One of my greatest finds is a futon I have in my bookroom. (I don't know why we don't call it a library. I guess bookroom was what I called it when we moved in and it sort of stuck. Now that's what everyone calls it.) When we were moving from the last house the support 2X4 was broken in the back. (Okay, that's not how it happened. We had a party and a friend needed to crash because she had too much to drink and when we tried to pull out the futon we learned rather quickly that you don't use that bar as a foot rest to leverage the futon to fold out. But I like the other version better.)
For about three months the Captain told me he would replace it. But there was a lot of stuff getting done around the house and this little project seemed to keep getting pushed back further and further on the list. Until July 4th of the same year. We were having a BBQ. Burgers and beer and mixed drinks. Which meant that some of our friends would be crashing for the evening. (Kelly's rule: If you drink at my house you don't drive home from my house. Everyone has to have a designated driver. No exceptions.) Suffice it to say we had a lot of friends crashing regularly. Hey, these are all ex-Navy peeps. Have you ever partied with Navy peeps?
That morning he decided to tackle the job at the last minute before the BBQ started at noon just in case we needed some extra sleeping arrangements. He had to drill (I still cringe when I type that word) holes into the wood. He laid everything out and was working in the garage while I was getting the last minute kitchen duties done.
About twenty minutes later he came in with a paper towel wrapped around his hand. At first I didn't think anything of it, because we hadn't fully learned of his propensity to hurt himself during projects yet. We had only been in the house since April and this was July. The biggest projects we had done so far was putting together all of our furniture and setting up the house.
"Do we have any band aids?" There was a whiteness around his mouth that I didn't attribute to pain for another ten minutes.
"Sure, honey. In the bathroom." Setting aside the pasta salad I was working on, I washed my hands and went to our bathroom to retrieve them. When I came out he was laying on the floor at the bottom of the bed holding his arm straight up.
Laughing, I asked, "What are you doing?"
Breathing deep he countered with, "Can you put peroxide on this and wrap it for me?" Things finally started to click together in my head.
"Wrap it?" The white paper towel is taking on the color of pink cotton candy and I can see a dribble of blood racing down the arm he is holding up in the air. Looking at the little mermaid band aids, I suddenly had no idea what to do with them. (By the way did I mention that I have a blood phobia. At the site of it I feel queasy and have been known to pass out.)
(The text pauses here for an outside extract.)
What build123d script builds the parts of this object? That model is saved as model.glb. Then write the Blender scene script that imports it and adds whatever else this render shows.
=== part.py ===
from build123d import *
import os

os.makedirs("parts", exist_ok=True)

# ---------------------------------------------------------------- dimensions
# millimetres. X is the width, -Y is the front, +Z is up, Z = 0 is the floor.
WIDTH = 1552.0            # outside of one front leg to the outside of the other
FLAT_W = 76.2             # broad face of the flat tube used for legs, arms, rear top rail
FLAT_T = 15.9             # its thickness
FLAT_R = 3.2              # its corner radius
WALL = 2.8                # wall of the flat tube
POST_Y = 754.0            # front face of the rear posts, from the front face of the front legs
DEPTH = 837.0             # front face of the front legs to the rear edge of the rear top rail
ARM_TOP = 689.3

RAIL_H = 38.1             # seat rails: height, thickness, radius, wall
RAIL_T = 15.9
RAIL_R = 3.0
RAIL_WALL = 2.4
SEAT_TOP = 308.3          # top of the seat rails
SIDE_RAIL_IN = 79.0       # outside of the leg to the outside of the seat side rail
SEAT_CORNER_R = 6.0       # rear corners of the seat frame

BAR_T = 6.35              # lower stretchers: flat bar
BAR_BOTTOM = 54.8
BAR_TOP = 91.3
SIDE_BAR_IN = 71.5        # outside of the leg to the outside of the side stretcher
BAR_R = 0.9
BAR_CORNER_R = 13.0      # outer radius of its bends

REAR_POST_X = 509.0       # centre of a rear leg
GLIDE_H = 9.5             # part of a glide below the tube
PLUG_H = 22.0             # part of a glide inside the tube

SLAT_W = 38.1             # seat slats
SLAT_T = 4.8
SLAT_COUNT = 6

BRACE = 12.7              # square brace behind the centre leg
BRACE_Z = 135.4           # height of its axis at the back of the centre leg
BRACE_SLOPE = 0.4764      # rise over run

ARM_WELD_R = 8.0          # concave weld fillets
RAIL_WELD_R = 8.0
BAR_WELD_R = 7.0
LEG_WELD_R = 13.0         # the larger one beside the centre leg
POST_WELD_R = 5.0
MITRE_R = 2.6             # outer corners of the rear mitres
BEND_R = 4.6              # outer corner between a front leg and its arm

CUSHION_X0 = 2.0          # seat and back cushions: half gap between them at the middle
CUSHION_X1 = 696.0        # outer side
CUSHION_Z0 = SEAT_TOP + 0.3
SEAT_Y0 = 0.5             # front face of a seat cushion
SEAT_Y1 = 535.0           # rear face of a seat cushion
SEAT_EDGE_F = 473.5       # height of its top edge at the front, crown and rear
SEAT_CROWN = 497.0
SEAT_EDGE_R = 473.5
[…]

Sitting down on the bed I could feel those tell tale butterfly's take flight in my stomach and started swallowing in an effort to stave off the urge to hurl.
"Honey?" He lifted his head to see what was taking so long. Catching site of the band aid box he informed me, "we're going to need something a little bigger than that." He smiled in an attempt to smooth over the situation. I hadn't been successful in my attempt to hide my phobia from him. "Maybe some gauze and bandages."
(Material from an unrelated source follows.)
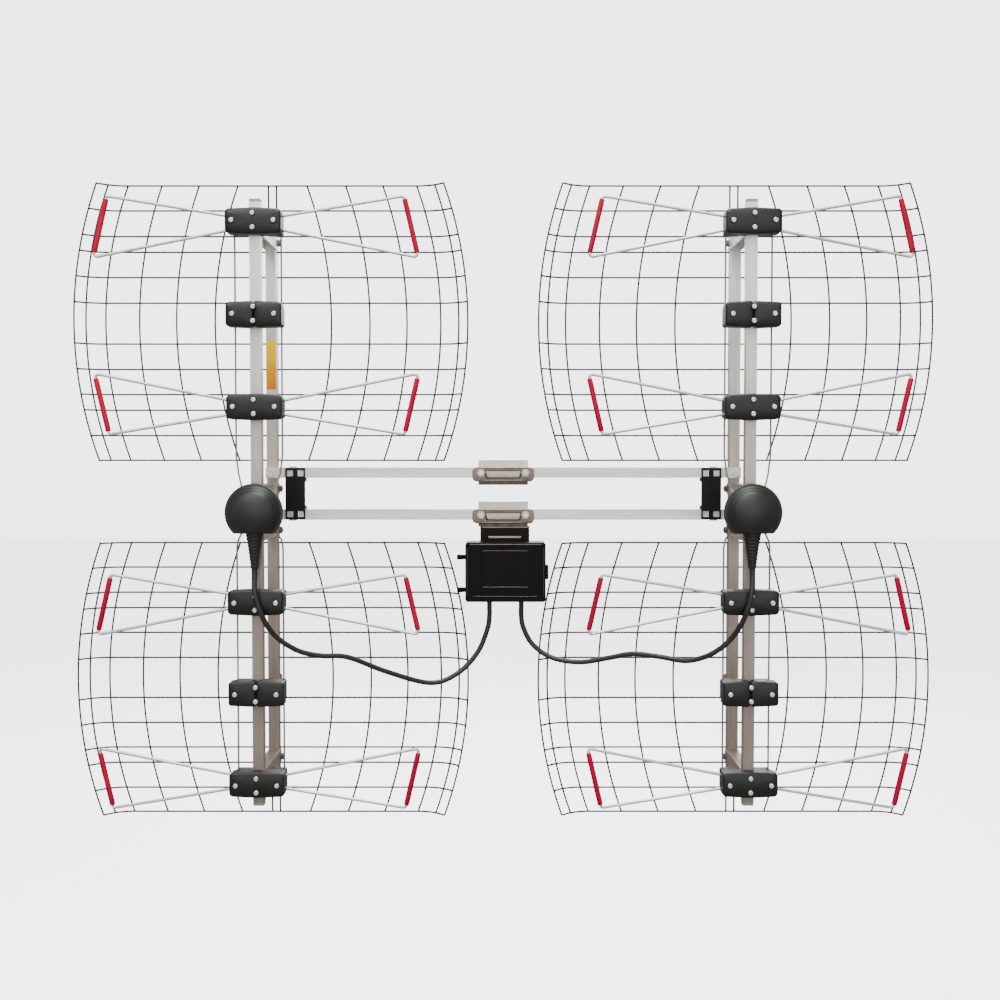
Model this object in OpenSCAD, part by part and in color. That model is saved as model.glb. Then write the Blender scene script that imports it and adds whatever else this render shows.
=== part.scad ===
// Eight-bay bowtie antenna: two swivelling panels on a pair of crossbars that clamp to a mast.
// The origin is on the mast's axis, midway between the two clamps. +Z is up, +X is to the right
// seen from the front, and the front faces -Y.

/* [Tubes] */
// Side of every square tube
tube = 14; // [13:0.5:15]
// Wall of every square tube
tube_wall = 1.2; // [1:0.1:1.6]

/* [Panels] */
// Distance of each panel's axis from the mast's axis
panel_x = 317; // [312:1:330]
// Height of the panels' centre against the middle of the crossbars
panel_z = -11.7; // [-13:0.1:-8]
// Distance of the front boom's face before the rear boom's face
spacing = 105; // [100:1:115]
// Length of each front boom with its plugs
front_length = 780; // [770:2:800]
// Length of each rear boom with its plugs
rear_length = 770; // [760:2:790]

/* [Reflectors] */
// Diameter of the grid wires
wire_d = 2.5; // [2:0.1:3]
// Height of each reflector's middle from the panel's centre
reflector_z = 245; // [243:0.5:246]
// Radius of the side wires' arcs, which make the barrel shape
side_radius = 560; // [550:5:600]
// Radius of the forward bend at both ends of a row
lip_radius = 46; // [43:1:50]
// Half width of a reflector's flat part at its middle
flat_half = 231; // [228:1:232]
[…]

"Gauze and bandages?" I sounded like a whispering parrot who was being stalked by something big and ugly.
"Yeah, I hit my hand with the drill. It's pretty deep. I need for you to clean it and wrap it."
"Is it bleeding?"
He looked at me as if I had sprouted a new head. "Is it bleeding?" Yes, that was disbelief you heard in his voice. "Duh! Yes, it's bleeding."
"Oh no," I moaned and fell backward on the bed as visions of a bloody hand danced in my head. "I feel queasy."
"You feel queasy?" Now he had moved to outrage. "You cannot pass out on me now!"
Trying to breathe through it so I didn't, I leverage myself up and tried to be strong for him. "Just breathe, just breathe, just breathe," became my new mantra. "Okay, let me see." I was proud of how strong my voice sounded. All he heard was the panic.
"Maybe this isn't such a good idea."
"You think?" It's good to know I could still be sarcastic when necessary.
Unwrapping the paper towel all I saw was mangled flesh and blood. And that was enough. Later he would tell me that I went ghost white even as my eyes rolled back in my head. Thank goodness I was already sitting on the bed, my fall was soft and cushioned.
Of course he was stuck sitting on the floor, bleeding profusely with no one to help him, wondering if he could in fact bleed to death from the hole he drilled into his hand. He did make it to the bathroom and was able to clean it out. Unfortunately, I came around to the sound of his cursing and screeching. Since we didn't have any gauze bandages we had to improvise and use something that he would not like me sharing here on the blog. But it worked.
So now I have shared my embarrassing failure as a wife. Thank goodness we never had children. Could you imagine?
1 comment:
my mom is the same way around blood, so imagine her horror when i fell off a swingset, bit through my lip, and had the swing (it was one of those bench ones) come back and slice the side of my face. faces bleed A LOT. buckets were needed. and eventually stitches.
good thing we were at the neighbor's house so they could help so all my mom had to do was breathe.